La Guerra del 36 es uno de los procesos bélicos más interesantes de todo el siglo XX, precisamente por tratarse de una guerra ideológica en la que se entremezclan opciones políticas diversas. Sería muy interesante hacer esa continuidad histórico-familiar que propones, ya que descubriría la evolución política del País Vasco desde el final del periodo foral clásico hasta 1936.
Dejemos aparte por un momento la siempre atractiva y conflictiva historia de nuestro país. Centrémonos en su literatura:
¿Cómo ves la literatura vasca actual, tanto como en euskera en castellano?
Creo que hay mucho talento, pero pocas facilidades.
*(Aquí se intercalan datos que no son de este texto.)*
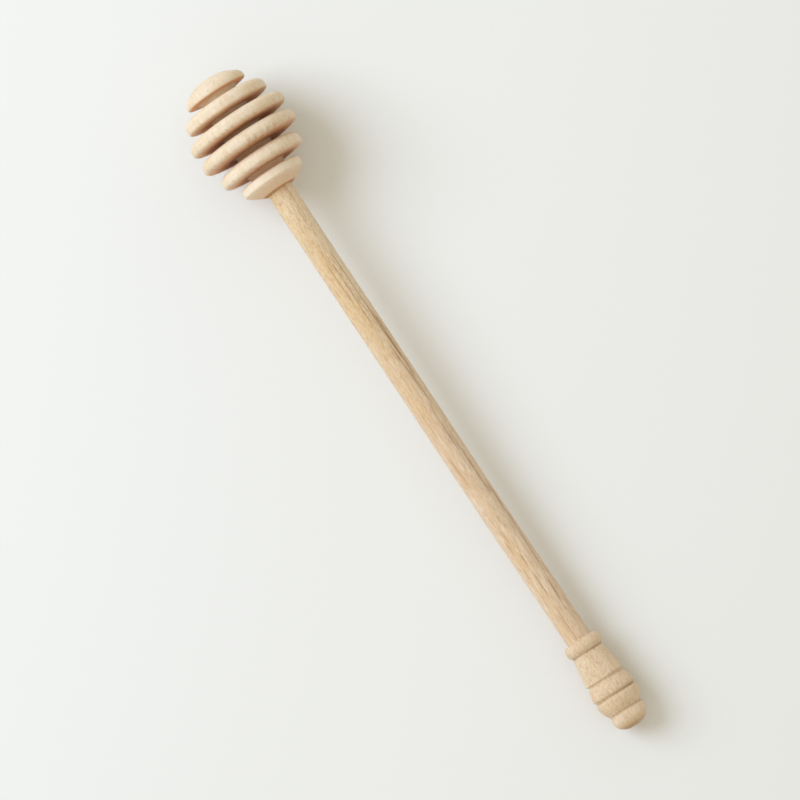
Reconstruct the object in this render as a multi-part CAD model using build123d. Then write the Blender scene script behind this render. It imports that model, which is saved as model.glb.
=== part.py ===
from build123d import *
import math
import os

# Honey dipper of turned wood, lying on a table, at real size in millimetres.
# Places along its axis run from the head's tip to the far end of the handle.

# Head: a cap, four rings and a base on one core, parted by five grooves
core_radius = 5.2
groove_widths = (1.84, 1.8, 1.63, 1.9, 1.84)
cap_radius = 8.72
cap_thickness = 4.8
cap_tip_radius = 1.0
ring_radii = (11.92, 14.05, 14.05, 11.92)
ring_thicknesses = (3.71, 3.76, 3.91, 3.97)
base_radius = 8.8
base_thickness = 5.04

# Rounding of the discs, as shares of each disc's thickness where it meets the core
cap_dome_share = 0.85
cap_lip_share = 0.08
cap_slant_share = 0.03
cap_bulge_share = 0.04
front_run_share = 0.53
front_rise_share = 0.65
back_run_shares = (0.2, 0.27, 0.32, 0.3)
back_rise_shares = (0.22, 0.33, 0.4, 0.36)
back_slant_shares = (0.02, 0.02, 0.02, 0.02)
back_bulge_shares = (0.06, 0.08, 0.12, 0.08)
base_front_share = 0.2
base_land_share = 0.46
base_bulge_share = 0.03

# Shaft, and the joint that holds it in the head
shaft_radius = 3.54
shaft_length = 139.25
tenon_length = 14.0
tenon_chamfer = 0.5
glue_thickness = 0.1
glue_pad_thickness = 0.4
drill_point_angle = 118
mouth_chamfer = 0.25
mouth_land = 0.3

# Finial: collar, taper, two beads and a knob, parted by narrow grooves
collar_width = 3.4
collar_radius = 5.2
collar_side_radius = 4.35
collar_groove_width = 0.35
collar_groove_radius = 4.2
taper_length = 7.6
taper_start_radius = 4.35
taper_end_radius = 5.5
upper_groove_width = 1.1
upper_groove_radius = 5.0
upper_bead_width = 3.75
upper_bead_radius = 6.08
upper_bead_start_radius = 5.2
upper_bead_end_radius = 5.6
upper_bead_crown_share = 0.78
middle_groove_width = 0.55
middle_groove_radius = 5.45
lower_bead_width = 4.4
lower_bead_radius = 6.03
lower_bead_start_radius = 5.75
lower_bead_end_radius = 4.5
lower_bead_crown_share = 0.16
lower_groove_width = 0.3
lower_groove_radius = 4.45
knob_length = 4.7
knob_start_radius = 4.78
knob_radius = 4.86
knob_tip_radius = 0.8
knob_dome_share = 0.72


# Places that follow from the sizes
disc_starts = [0]
for thickness, width in zip((cap_thickness, *ring_thicknesses), groove_widths):
    disc_starts.append(disc_starts[-1] + thickness + width)
ring_starts = disc_starts[1:-1]
base_start = disc_starts[-1]
head_end = base_start + base_thickness
socket_radius = shaft_radius + glue_thickness
socket_bottom = head_end - tenon_length - glue_pad_thickness
tenon_start = head_end - tenon_length
tenon_nose = (tenon_start, shaft_radius - tenon_chamfer)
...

El mercado vasco es muy exiguo y no da para mucho.
¿Qué escritores vascos son tus favoritos y cuáles resaltarías del resto del Estado y el extranjero, tanto por posibles influencias sobre tu obra como por tus aficiones lectoras?
Leonardo Padura por su tensión narrativa, Carlos Aurensanz porque en su trilogía de Banu Qasi hizo fácil lo difícil, Max Gallo como maestro y guía de novelística histórica, y Ángeles de Irisarri porque logra hacer cercanos a los personajes sin hipotecar un ápice el sabor histórico de sus textos.
¿Podrías darme el nombre de tu historiador de cabecera?
Hay tantos… aunque sin duda quienes entrarían en todas mis listas son Paul Preston y Stanley G. Payne, dos hispanistas de primera fila a pesar de su diversa adscripción ideológica.
Por último y para cerrar la entrevista:
¿Puedes adelantar para SALAMANDRANEGRA.COM cualquier cosa de tu próximo proyecto? ¿Seguirás alternando libros de carácter histórico con otros más literarios o, por el contrario, pretendes decidirte por una de tales modalidades?
La idea es seguir alternando ensayo histórico divulgativo con novela histórica. Aunque en este momento me estoy centrando algo más en el ensayo, tengo prevista otra novela histórica.